* TASK BRIEF: The entries below are to be written out again without alteration.

* SOURCE DATA:
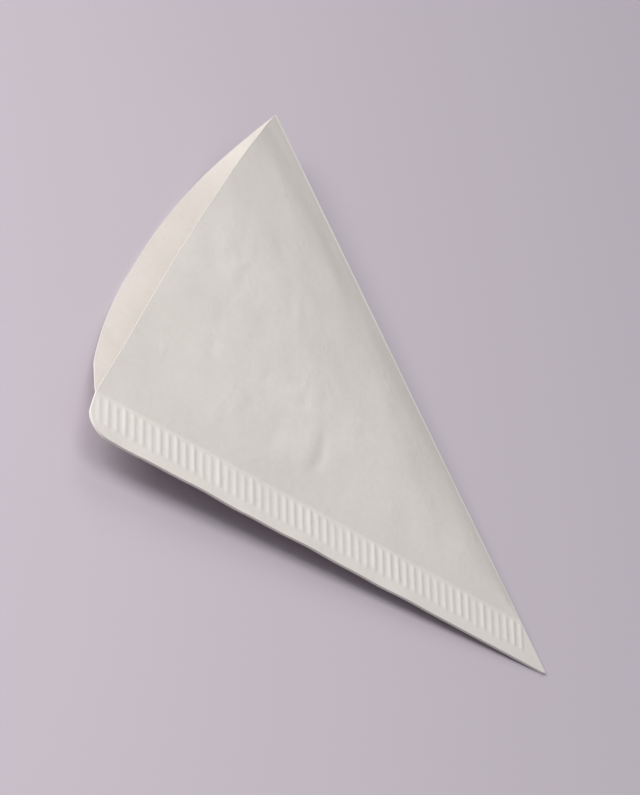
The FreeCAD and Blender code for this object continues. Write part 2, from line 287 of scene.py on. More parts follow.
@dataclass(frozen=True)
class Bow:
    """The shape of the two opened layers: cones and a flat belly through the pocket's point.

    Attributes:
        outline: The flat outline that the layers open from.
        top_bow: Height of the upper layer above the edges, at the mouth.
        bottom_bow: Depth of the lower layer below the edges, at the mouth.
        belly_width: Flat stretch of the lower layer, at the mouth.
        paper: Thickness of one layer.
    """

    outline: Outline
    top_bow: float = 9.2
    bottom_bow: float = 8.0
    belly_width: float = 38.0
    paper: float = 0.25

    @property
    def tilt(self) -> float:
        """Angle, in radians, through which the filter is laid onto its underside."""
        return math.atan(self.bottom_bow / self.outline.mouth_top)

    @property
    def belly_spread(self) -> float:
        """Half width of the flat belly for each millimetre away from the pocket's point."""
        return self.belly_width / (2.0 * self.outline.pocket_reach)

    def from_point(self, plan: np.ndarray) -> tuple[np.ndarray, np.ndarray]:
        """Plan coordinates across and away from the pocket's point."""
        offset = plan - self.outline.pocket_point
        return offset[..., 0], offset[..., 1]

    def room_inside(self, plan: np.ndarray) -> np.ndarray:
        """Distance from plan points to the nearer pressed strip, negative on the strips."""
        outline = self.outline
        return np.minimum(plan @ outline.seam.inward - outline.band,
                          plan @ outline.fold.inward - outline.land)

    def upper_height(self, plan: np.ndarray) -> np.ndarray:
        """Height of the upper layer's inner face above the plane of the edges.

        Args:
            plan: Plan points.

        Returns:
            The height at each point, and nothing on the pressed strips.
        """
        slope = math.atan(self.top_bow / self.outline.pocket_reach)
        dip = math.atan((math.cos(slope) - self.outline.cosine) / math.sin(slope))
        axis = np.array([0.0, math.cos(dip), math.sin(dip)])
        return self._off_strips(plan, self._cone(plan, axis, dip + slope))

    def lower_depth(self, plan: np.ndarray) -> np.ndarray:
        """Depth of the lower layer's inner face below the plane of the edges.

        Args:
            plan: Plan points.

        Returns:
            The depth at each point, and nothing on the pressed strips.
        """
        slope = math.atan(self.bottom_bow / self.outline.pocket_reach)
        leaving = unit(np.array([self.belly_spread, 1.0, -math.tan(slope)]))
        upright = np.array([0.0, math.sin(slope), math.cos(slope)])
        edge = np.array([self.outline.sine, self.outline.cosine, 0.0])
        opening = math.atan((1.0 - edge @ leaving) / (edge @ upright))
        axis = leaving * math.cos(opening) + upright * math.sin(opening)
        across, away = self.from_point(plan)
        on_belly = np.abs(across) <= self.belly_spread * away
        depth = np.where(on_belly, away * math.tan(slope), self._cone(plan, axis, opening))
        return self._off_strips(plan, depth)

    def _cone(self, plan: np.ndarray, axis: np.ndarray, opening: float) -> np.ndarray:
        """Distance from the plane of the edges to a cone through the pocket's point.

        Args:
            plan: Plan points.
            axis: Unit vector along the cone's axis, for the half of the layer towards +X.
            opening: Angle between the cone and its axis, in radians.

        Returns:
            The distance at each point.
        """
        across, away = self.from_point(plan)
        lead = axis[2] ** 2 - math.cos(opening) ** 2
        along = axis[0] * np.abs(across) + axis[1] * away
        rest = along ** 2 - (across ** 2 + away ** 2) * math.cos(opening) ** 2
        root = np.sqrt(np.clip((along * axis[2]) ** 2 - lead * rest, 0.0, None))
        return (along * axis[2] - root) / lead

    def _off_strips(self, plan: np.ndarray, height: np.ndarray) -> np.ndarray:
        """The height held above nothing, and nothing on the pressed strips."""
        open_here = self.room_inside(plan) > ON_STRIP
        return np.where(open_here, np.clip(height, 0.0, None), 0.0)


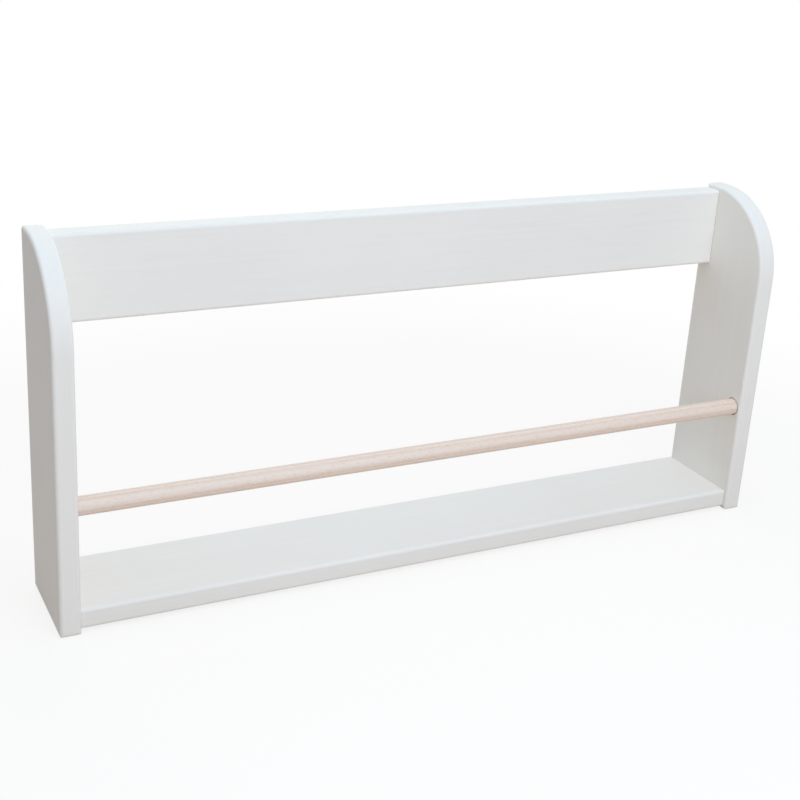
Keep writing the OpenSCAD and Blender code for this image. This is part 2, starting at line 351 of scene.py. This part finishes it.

* WRITTEN SOLUTION:
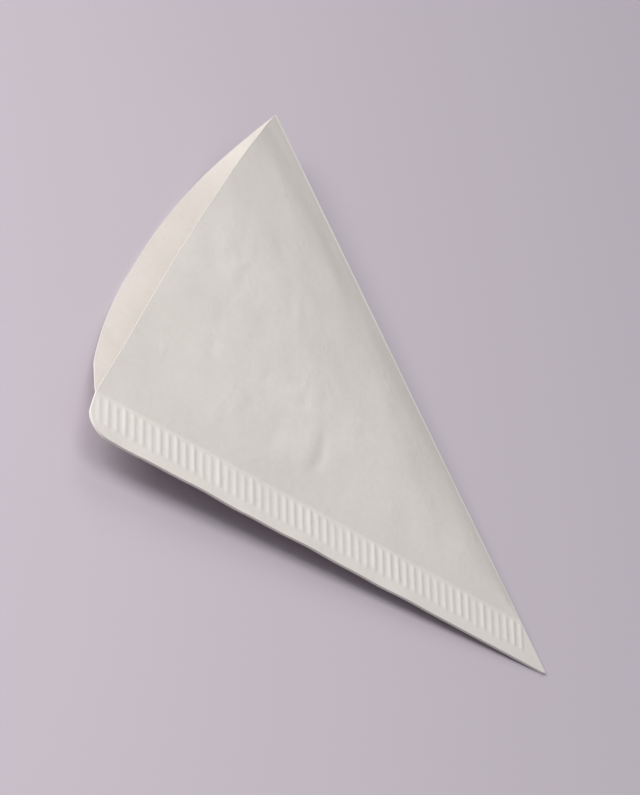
The FreeCAD and Blender code for this object continues. Write part 2, from line 287 of scene.py on. More parts follow.
@dataclass(frozen=True)
class Bow:
    """The shape of the two opened layers: cones and a flat belly through the pocket's point.

    Attributes:
        outline: The flat outline that the layers open from.
        top_bow: Height of the upper layer above the edges, at the mouth.
        bottom_bow: Depth of the lower layer below the edges, at the mouth.
        belly_width: Flat stretch of the lower layer, at the mouth.
        paper: Thickness of one layer.
    """

    outline: Outline
    top_bow: float = 9.2
    bottom_bow: float = 8.0
    belly_width: float = 38.0
    paper: float = 0.25

    @property
    def tilt(self) -> float:
        """Angle, in radians, through which the filter is laid onto its underside."""
        return math.atan(self.bottom_bow / self.outline.mouth_top)

    @property
    def belly_spread(self) -> float:
        """Half width of the flat belly for each millimetre away from the pocket's point."""
        return self.belly_width / (2.0 * self.outline.pocket_reach)

    def from_point(self, plan: np.ndarray) -> tuple[np.ndarray, np.ndarray]:
        """Plan coordinates across and away from the pocket's point."""
        offset = plan - self.outline.pocket_point
        return offset[..., 0], offset[..., 1]

    def room_inside(self, plan: np.ndarray) -> np.ndarray:
        """Distance from plan points to the nearer pressed strip, negative on the strips."""
        outline = self.outline
        return np.minimum(plan @ outline.seam.inward - outline.band,
                          plan @ outline.fold.inward - outline.land)

    def upper_height(self, plan: np.ndarray) -> np.ndarray:
        """Height of the upper layer's inner face above the plane of the edges.

        Args:
            plan: Plan points.

        Returns:
            The height at each point, and nothing on the pressed strips.
        """
        slope = math.atan(self.top_bow / self.outline.pocket_reach)
        dip = math.atan((math.cos(slope) - self.outline.cosine) / math.sin(slope))
        axis = np.array([0.0, math.cos(dip), math.sin(dip)])
        return self._off_strips(plan, self._cone(plan, axis, dip + slope))

    def lower_depth(self, plan: np.ndarray) -> np.ndarray:
        """Depth of the lower layer's inner face below the plane of the edges.

        Args:
            plan: Plan points.

        Returns:
            The depth at each point, and nothing on the pressed strips.
        """
        slope = math.atan(self.bottom_bow / self.outline.pocket_reach)
        leaving = unit(np.array([self.belly_spread, 1.0, -math.tan(slope)]))
        upright = np.array([0.0, math.sin(slope), math.cos(slope)])
        edge = np.array([self.outline.sine, self.outline.cosine, 0.0])
        opening = math.atan((1.0 - edge @ leaving) / (edge @ upright))
        axis = leaving * math.cos(opening) + upright * math.sin(opening)
        across, away = self.from_point(plan)
        on_belly = np.abs(across) <= self.belly_spread * away
        depth = np.where(on_belly, away * math.tan(slope), self._cone(plan, axis, opening))
        return self._off_strips(plan, depth)

    def _cone(self, plan: np.ndarray, axis: np.ndarray, opening: float) -> np.ndarray:
        """Distance from the plane of the edges to a cone through the pocket's point.

        Args:
            plan: Plan points.
            axis: Unit vector along the cone's axis, for the half of the layer towards +X.
            opening: Angle between the cone and its axis, in radians.

        Returns:
            The distance at each point.
        """
        across, away = self.from_point(plan)
        lead = axis[2] ** 2 - math.cos(opening) ** 2
        along = axis[0] * np.abs(across) + axis[1] * away
        rest = along ** 2 - (across ** 2 + away ** 2) * math.cos(opening) ** 2
        root = np.sqrt(np.clip((along * axis[2]) ** 2 - lead * rest, 0.0, None))
        return (along * axis[2] - root) / lead

    def _off_strips(self, plan: np.ndarray, height: np.ndarray) -> np.ndarray:
        """The height held above nothing, and nothing on the pressed strips."""
        open_here = self.room_inside(plan) > ON_STRIP
        return np.where(open_here, np.clip(height, 0.0, None), 0.0)


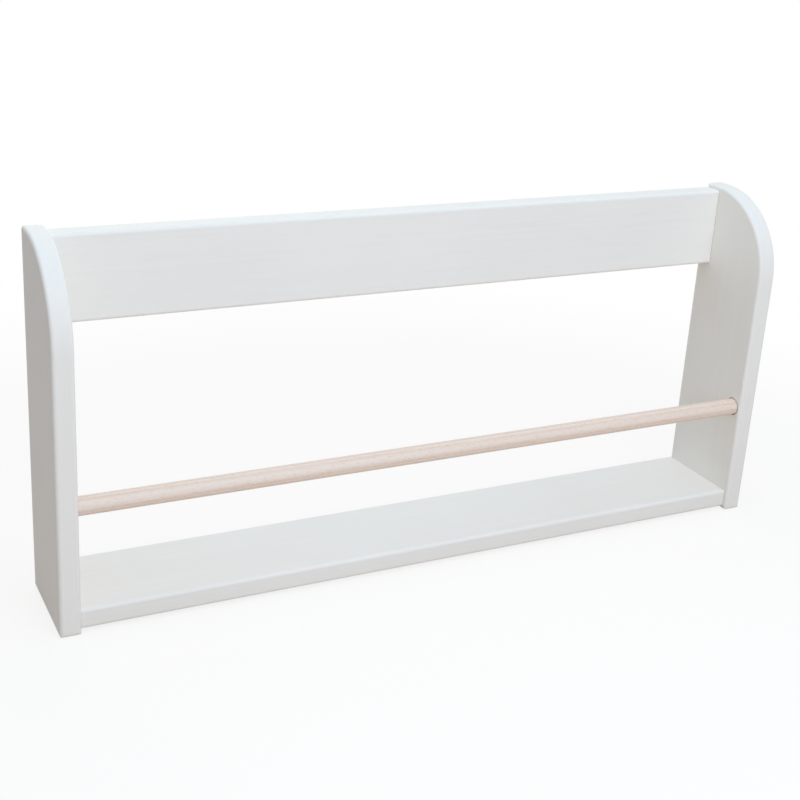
Keep writing the OpenSCAD and Blender code for this image. This is part 2, starting at line 351 of scene.py. This part finishes it.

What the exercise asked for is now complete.